**Task prompt**
Write out the whole listing again, exactly as given.
━━━━━━
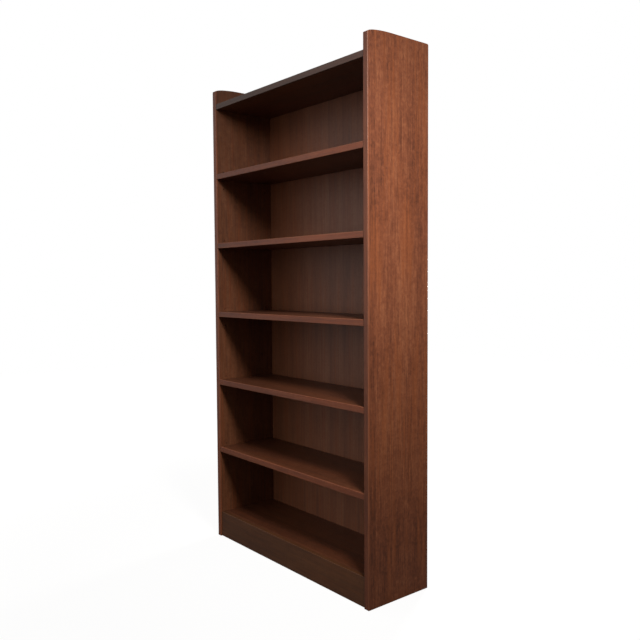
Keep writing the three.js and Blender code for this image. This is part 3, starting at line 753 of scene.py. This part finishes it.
# The paint is dark grey; the camera alone sees it glow white. The glow is a little weaker within 3 m of
# the object, painted shade round it, and farther out the floor is lost in the white room.
place = add(tree, "ShaderNodeTexCoord").outputs["Object"]
reach = add(tree, "ShaderNodeVectorMath", {0: place}, operation="LENGTH")
fade = add(tree, "ShaderNodeMapRange",
           {0: reach.outputs["Value"], 1: GLOW_FADE_START, 2: GLOW_FADE_END, 3: NEAR_GLOW, 4: 1.0},
           interpolation_type="SMOOTHSTEP")
seen = add(tree, "ShaderNodeLightPath").outputs["Is Camera Ray"]
lift = add(tree, "ShaderNodeMath", {0: seen, 1: fade.outputs[0]}, operation="MULTIPLY")
tree.links.new(lift.outputs[0], shader.inputs["Emission Strength"])
mesh.materials.append(pale)


def lamp(name, place, aim, size, power, spread=math.pi):
    """A round soft lamp at a place, turned to shine at a point."""
    light = bpy.data.lights.new(name, "AREA")
    light.shape = "DISK"
    light.size = size
    light.energy = power
    light.spread = spread
    made = bpy.data.objects.new(name, light)
    made.location = place
    made.rotation_euler = (Vector(aim) - Vector(place)).to_track_quat("-Z", "Y").to_euler()
    scene.collection.objects.link(made)


lamp("key_lamp", (1.78, -0.69, 2.21), (0.3, 0.0, 1.1), 0.48, 11.6, math.radians(90))
lamp("rear_lamp", (-0.9, 2.6, 1.1), (0.1, 0.15, 1.0), 0.6, 14.0, math.radians(90))

EYE = (2.2891, -1.8242, 1.1474)
TURN = math.radians(50.7358)
DIP = math.radians(3.0403)
ROLL = math.radians(-0.3397)
back_axis = Vector((math.sin(TURN) * math.cos(DIP), -math.cos(TURN) * math.cos(DIP), math.sin(DIP)))
right_axis = Vector((math.cos(TURN), math.sin(TURN), 0))
up_axis = back_axis.cross(right_axis)
level_right = right_axis * math.cos(ROLL) + up_axis * math.sin(ROLL)
level_up = up_axis * math.cos(ROLL) - right_axis * math.sin(ROLL)
lens = bpy.data.cameras.new("camera")
lens.sensor_width = 36.0
lens.lens = 40.391
camera = bpy.data.objects.new("camera", lens)
camera.matrix_world = Matrix((level_right, level_up, back_axis)).transposed().to_4x4()
camera.location = EYE
scene.collection.objects.link(camera)
scene.camera = camera

bpy.context.view_layer.update()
━━━━━━
**Solution for this problem**
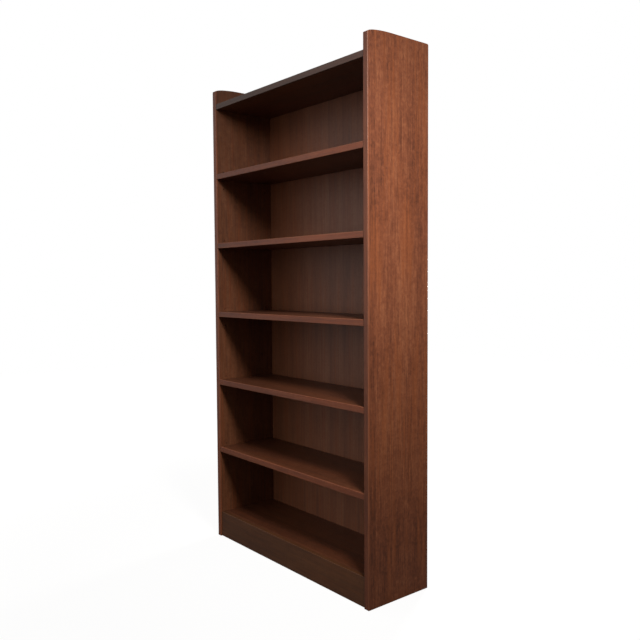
Keep writing the three.js and Blender code for this image. This is part 3, starting at line 753 of scene.py. This part finishes it.
# The paint is dark grey; the camera alone sees it glow white. The glow is a little weaker within 3 m of
# the object, painted shade round it, and farther out the floor is lost in the white room.
place = add(tree, "ShaderNodeTexCoord").outputs["Object"]
reach = add(tree, "ShaderNodeVectorMath", {0: place}, operation="LENGTH")
fade = add(tree, "ShaderNodeMapRange",
           {0: reach.outputs["Value"], 1: GLOW_FADE_START, 2: GLOW_FADE_END, 3: NEAR_GLOW, 4: 1.0},
           interpolation_type="SMOOTHSTEP")
seen = add(tree, "ShaderNodeLightPath").outputs["Is Camera Ray"]
lift = add(tree, "ShaderNodeMath", {0: seen, 1: fade.outputs[0]}, operation="MULTIPLY")
tree.links.new(lift.outputs[0], shader.inputs["Emission Strength"])
mesh.materials.append(pale)


def lamp(name, place, aim, size, power, spread=math.pi):
    """A round soft lamp at a place, turned to shine at a point."""
    light = bpy.data.lights.new(name, "AREA")
    light.shape = "DISK"
    light.size = size
    light.energy = power
    light.spread = spread
    made = bpy.data.objects.new(name, light)
    made.location = place
    made.rotation_euler = (Vector(aim) - Vector(place)).to_track_quat("-Z", "Y").to_euler()
    scene.collection.objects.link(made)


lamp("key_lamp", (1.78, -0.69, 2.21), (0.3, 0.0, 1.1), 0.48, 11.6, math.radians(90))
lamp("rear_lamp", (-0.9, 2.6, 1.1), (0.1, 0.15, 1.0), 0.6, 14.0, math.radians(90))

EYE = (2.2891, -1.8242, 1.1474)
TURN = math.radians(50.7358)
DIP = math.radians(3.0403)
ROLL = math.radians(-0.3397)
back_axis = Vector((math.sin(TURN) * math.cos(DIP), -math.cos(TURN) * math.cos(DIP), math.sin(DIP)))
right_axis = Vector((math.cos(TURN), math.sin(TURN), 0))
up_axis = back_axis.cross(right_axis)
level_right = right_axis * math.cos(ROLL) + up_axis * math.sin(ROLL)
level_up = up_axis * math.cos(ROLL) - right_axis * math.sin(ROLL)
lens = bpy.data.cameras.new("camera")
lens.sensor_width = 36.0
lens.lens = 40.391
camera = bpy.data.objects.new("camera", lens)
camera.matrix_world = Matrix((level_right, level_up, back_axis)).transposed().to_4x4()
camera.location = EYE
scene.collection.objects.link(camera)
scene.camera = camera

bpy.context.view_layer.update()